If one knows the answers to these questions, one can make cake right on the spot seeing the ingredients at one has in the panty and the refrigerator.

And such is the case with my Banana-Coconut Loaf Cake.  One day, as I was strolling along the supermarket aisle, I saw some "over" ripe bananas (here in the US, ripe is just yellow, shiny yet has a sticky feel - what we call in the Philippines, "mapakla"; meanwhile the ones with the mildly blotched yellow peel are classified as "overripe" but certainly, this is what us Filipinos find palatable) on sale.  Because they were cheap, I managed to grab quite a lot leaving me some to make some cake.
Hmm...coconut...

...and bananas? Why, yes! We can make cake!

I know that these large Cavendish bananas will provide more than what is needed for Banana Cake, teaming it with my leftover desiccated coconut in the pantry, I modified the whole recipe to become Banana-Coconut Loaf Cake.

I said the structure is just as important as its moistness and sweetness.  And the proportions are as follows:

  • Sweetness and Oils.  Sweet is the taste basics of cake as with any dessert.  Oils provide softness and moisture retention.  Usually, sweetness and oils come in terms of sugar and butter and made light in the process of creaming, the proportion is 1 cup sugar : 1 stick (1/2 cup) butter. This is just right to make the mixture fluffy, the sugar well incorporated, the mixture whipped containing the right amount of air that is important for leavening the cake. The fact that air is contained in the whipping of sugar in butter, making it velvety smooth is the process known as Creaming.
    Sugar...

    ...and butter, provide the sweetness and moisture retention.
    Just like lotion that contains oils, butter retains the
    moisture of the cake.
  • Structure. Cake structure is made through the ability of the dry ingredients to hold the oils, sugars and liquids which provide the moisture.  In the case of cake, this is provided by flour and in this recipe, also desiccated coconut.  Dry ingredients, in proportion to the above, is one cup.
    Flour is there for a reason: nutritionally, its the basic
    carbohydrate. But it is there for structure as well.
  • Liquids to provide mixability and moisture usually come in terms of milk.  In some cakes, it is juice or even plain water.  Usually, this is 1/2 cup.
  • Flavorings.  These are the small things which provide flavor and dimension - usually, this is vanilla and leavening agent such as baking powder or soda.  Usually, I make this 1/2 tablespoon vanilla extract and 1/2 tablespoon baking powder.  If baking soda is used, be sure to add the other half of the chemical reaction to release the gas during the exothermic reaction to provide more leavening to the cake batter.  This is vinegar.  (See my comment on neutralization in my last post.)
  • Eggs.  Eggs are somewhat more liquid than solid.  It is a totally a class of its own because of its gelatinous quality, it can be whipped and made light.  In terms of the above, what is needed is 1 or 1-1/2 eggs.

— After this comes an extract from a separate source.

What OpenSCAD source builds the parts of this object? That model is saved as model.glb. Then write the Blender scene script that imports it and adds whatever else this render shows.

So, notice: the basic proportion is:

1 stick butter:1 cup sugar:1 cup flour:1/2 cup milk:1-1 1/2 eggs

To this, our derived recipe became:

  • 2 sticks (1 cup) butter
  • 2 cups brown sugar, well packed
  • 2 cups all purpose flour sifted
  • 1 cup milk
  • 3 whole eggs

Then, one adds the flavorings which make the cake:

  • 2 Cavendish bananas (mashed)
  • 1 tablespoon vanilla extract
  • 1/2 cup shredded desiccated coconut
  • 1 teaspoon salt (to make the sweetness come forward, see?)

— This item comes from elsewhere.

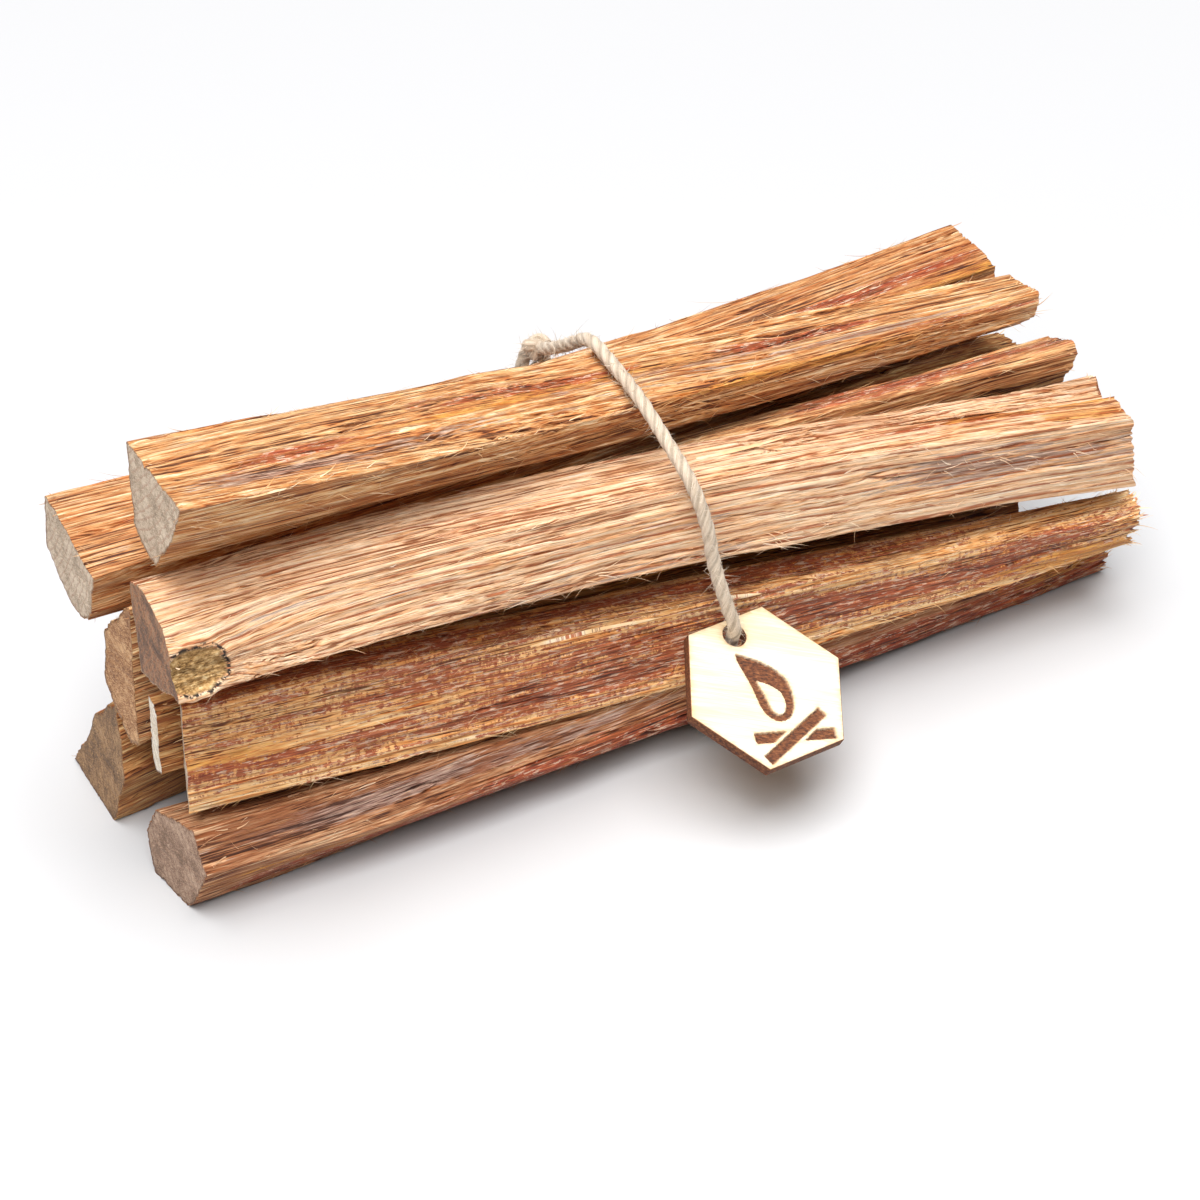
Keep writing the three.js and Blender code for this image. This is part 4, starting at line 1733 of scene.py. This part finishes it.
def sticks() -> list[Stick]:
    """Describes the eight sticks, each with its own wood and stains.

    Returns:
        The sticks, from the top of the bundle to the bottom.
    """
    brown = ("#5c2c10", "#935324", "#b67840", "#d09c60", "#e6c088")
    return [
        Stick(
            "stick_top_front", "pine_pale",
            SplitPine(
                "split_pine_top_front",
                straw=("#8e4216", "#bd7036", "#d99c60", "#ecc28e", "#f7dfb9"),
                grey_bias=0.02, pith=(34.0, 40.0),
            ),
            11, 260, 335, (Cut.SAWN, Cut.SAWN),
            resin=[
                Patch(-68, 118, 34, 22, 0.45), Patch(-20, 78, 60, 30, 0.34),
                Patch(45, 90, 60, 40, 0.34), Patch(70, 150, 50, 22, 0.34),
            ],
            grey=[
                Patch(-50, 134, 90, 22, 0.26), Patch(0, 110, 70, 24, 0.28),
                Patch(45, 135, 80, 20, 0.3),
            ],
            amber=[
                Patch(35, 160, 60, 18, 0.5), Patch(-40, 110, 40, 14, 0.35),
                Patch(-10, 90, 70, 40, 0.24),
            ],
            swells=[Patch(-52, 70, 62, 70, 1.1)],
            flaps=[Flap(-12, -24, 150, 0.5, 1.0)],
            tufts=[Patch(-30, 178, 110, 20, 90), Patch(60, 175, 80, 16, 50)],
        ),
        Stick(
            "stick_top_back", "pine_red",
            SplitPine(
                "split_pine_top_back", resin_bias=0.04, pith=(38.0, 30.0),
                straw=("#863d15", "#b1632d", "#c98950", "#dcac79", "#ecca9f"),
            ),
            12, 230, 300, (Cut.SAWN, Cut.SAWN),
            resin=[Patch(50, 110, 90, 30, 0.45), Patch(-70, 110, 30, 30, 0.2)],
            grey=[Patch(60, 80, 60, 30, 0.25), Patch(-80, 130, 30, 30, 0.15)],
            amber=[Patch(75, 140, 60, 24, 0.35)],
            burrs=110,
        ),
        Stick(
            "stick_middle_front", "pine_pale",
            SplitPine(
                "split_pine_middle_front",
                straw=("#b66a34", "#dda16c", "#eec095", "#f6d6b1", "#fbe8d0"),
                # painted crevice shade, warm orange-brown on this stick
                contrast=0.07, crevice_shade="#7d3f18",
                line="#a24e18", ring_strength=0.9, pith=(45.0, 36.0), ring_width=1.25,
                end=("#4a2f1b", "#7c5334", "#ab7d56"), grey_bias=-0.01,
            ),
            13, 265, 330, (Cut.SAWN, Cut.SNAPPED),
            grey=[
                Patch(-30, 165, 90, 30, 0.2), Patch(-10, 200, 80, 26, 0.25),
                Patch(70, 170, 70, 60, 0.34), Patch(-70, 150, 40, 20, 0.12),
            ],
            resin=[Patch(60, 100, 60, 20, 0.3)],
            amber=[Patch(75, 92, 60, 22, 0.5), Patch(88, 120, 22, 20, 0.3)],
            rebates=[Rebate(26.0, 130.0, 50.0, 92.0, 3.2)],
            stubs=[Stub(-96.5, 176.0, 6.6, 4.0)],
            flaps=[
                Flap(8, 28, 70, 1.6, 1.2), Flap(14, 39, 148, 0.9, 0.9), Flap(39, 33, 143, 0.7, 1.8),
                Flap(-16, -24, 196, 0.5, 1.0), Flap(80, 92, 190, 0.7, 1.2),
            ],
            tufts=[Patch(64, 158, 6, 5, 16), Patch(70, 166, 22, 6, 22), Patch(30, 205, 90, 5, 60)],
        ),
        Stick(
            "stick_middle_back", "pine_brown",
            SplitPine(
                "split_pine_middle_back", resin_bias=0.06,
                straw=("#7f421b", "#b87340", "#d49861", "#e6bc84", "#f3d8a8"),
                end=("#74492a", "#a97a50", "#cfa67a"),
            ),
            14, 180, 270, (Cut.SAWN, Cut.SAWN),
            resin=[Patch(70, 100, 90, 60, 0.35)],
            burrs=130, hairs=400,
        ),
        Stick(
            "stick_inner", "pine_brown",
            SplitPine("split_pine_inner", straw=brown, end=("#cbb89e", "#e6d8c4", "#f4ebdd")),
            15, 150, 240, hairs=400,
            amber=[Patch(40, 120, 120, 30, 0.25)],
        ),
        Stick(
            "stick_lower_front", "pine_red",
            SplitPine(
                "split_pine_lower_front",
                straw=("#ac4a14", "#e2944c", "#f6c07e", "#fbd8a4", "#feebca"),
                amber=("#c4691c", "#f2b14e"), saw_marks=0.8, resin_bias=0.02,
                pith=(-16.0, -60.0), ring_strength=0.6,
            ),
            16, 260, 330, (Cut.SAWN, Cut.FRAYED),
            resin=[
                Patch(-72, 140, 56, 46, 0.25), Patch(-22, 150, 80, 60, 0.32),
                Patch(-50, 212, 120, 52, 0.38), Patch(-12, 195, 60, 80, 0.2),
                Patch(45, 175, 76, 74, 0.52), Patch(85, 150, 40, 60, 0.24),
                # This long patch along the top, at bearing 88, is painted shade: it darkens the top
                # face in the dark gap under the stick above.
                Patch(-25, 88, 190, 50, 0.45),
            ],
            amber=[
                Patch(80, 200, 40, 40, 0.45), Patch(-90, 190, 30, 60, 0.35),
                Patch(0, 170, 90, 60, 0.2),
            ],
            flaps=[
                Flap(-30, -4, 125, 1.8, 1.1), Flap(6, 15, 125, 1.4, 0.8),
                Flap(20, 26, 240, 0.6, 1.6),
            ],
            tufts=[Patch(40, 225, 60, 6, 50), Patch(98, 150, 4, 90, 30)],
            burrs=120,
        ),
        Stick(
            "stick_bottom_back", "pine_brown",
            SplitPine("split_pine_bottom_back", straw=brown, end=("#54381f", "#8a6640", "#b08a60")),
            17, 180, 270, hairs=400,
        ),
        Stick(
            "stick_bottom_front", "pine_brown",
            SplitPine(
                "split_pine_bottom_front",
                straw=("#5c2a10", "#8f522a", "#b57b50", "#d4a176", "#ebc8a0"),
                end=("#6e5440", "#967660", "#b99c84"), grey_bias=0.03,
            ),
            18, 240, 320, (Cut.SAWN, Cut.FRAYED),
            grey=[Patch(-40, 150, 90, 40, 0.3)],
            resin=[Patch(-50, 215, 90, 60, 0.36), Patch(30, 200, 170, 80, 0.56)],
            amber=[Patch(-70, 190, 50, 30, 0.3), Patch(88, 180, 30, 90, 0.6)],
            tufts=[Patch(-92, 110, 6, 40, 26), Patch(92, 170, 8, 60, 30)],
            burrs=110,
        ),
    ]


def main() -> None:
    """Builds the studio, the sticks, the twine and the tag."""
    logging.basicConfig(level=logging.INFO, format="%(name)s: %(message)s")
    Studio().build()
    for stick in sticks():
        stick.build()
    Twine().build()
    Tag().build()


if __name__ == "__main__":
    main()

And what is cake without any leavening to make it light?

  • 1 tablespoon baking powder OR
  • 1 tablespoon baking soda PLUS 1 tablespoon white vinegar


Now, we have enumerated the ingredients of the cake, let's proceed how to make it.  Usually, the steps are:

  1. Combine in one bowl: flour, salt, baking powder or baking soda and desiccated coconut.
  2. Combine in a Pyrex cup: milk, vanilla, vinegar (if baking soda is used)
  3. Cream the sugar and butter, first a medium speed to incorporate, then high speed to whip and add air to the mixture.
  4. Add the three eggs, one at a time, mixing well after each addition.
  5. Add the mashed bananas, again mixing well after adding.
  6. In three separate batches of flour and milk mix, add each flour/milk mix one at a time mixing well after each addition.  Do not forget to use the spatula to gently center all the ingredients in the middle of the bowl while mixing. Stop mixing when the batter is smooth and well incorporated.
  7. Divide the batter in two loaf pans lined with parchment paper.
  8. Bake in a preheated oven, 325 to 350 degrees Fahrenheit for about fifty minutes to an hour. You may want to use the lower temperature because of the high sugar content of the batter would make the crust darker but whether light or dark is a matter of personal preference.
  9. Remove from the oven and cool completely before peeling away the parchment paper and slicing it to serve.  You may dust the cake with powdered sugar before serving.  This will make it nice and pretty.


Tip:

  • Testing the cake with a toothpick or long thin kebab stick is only done in order to see if the cake is already dry and cooked within.  DO NOT OPEN the oven door prematrely or else the wet batter and the crust not having formed well will result in releasing all the hard earned leavening air within the batter thus flattening the cake like a popped balloon.  Certainly, YOU DO NOT WANT a failed cake.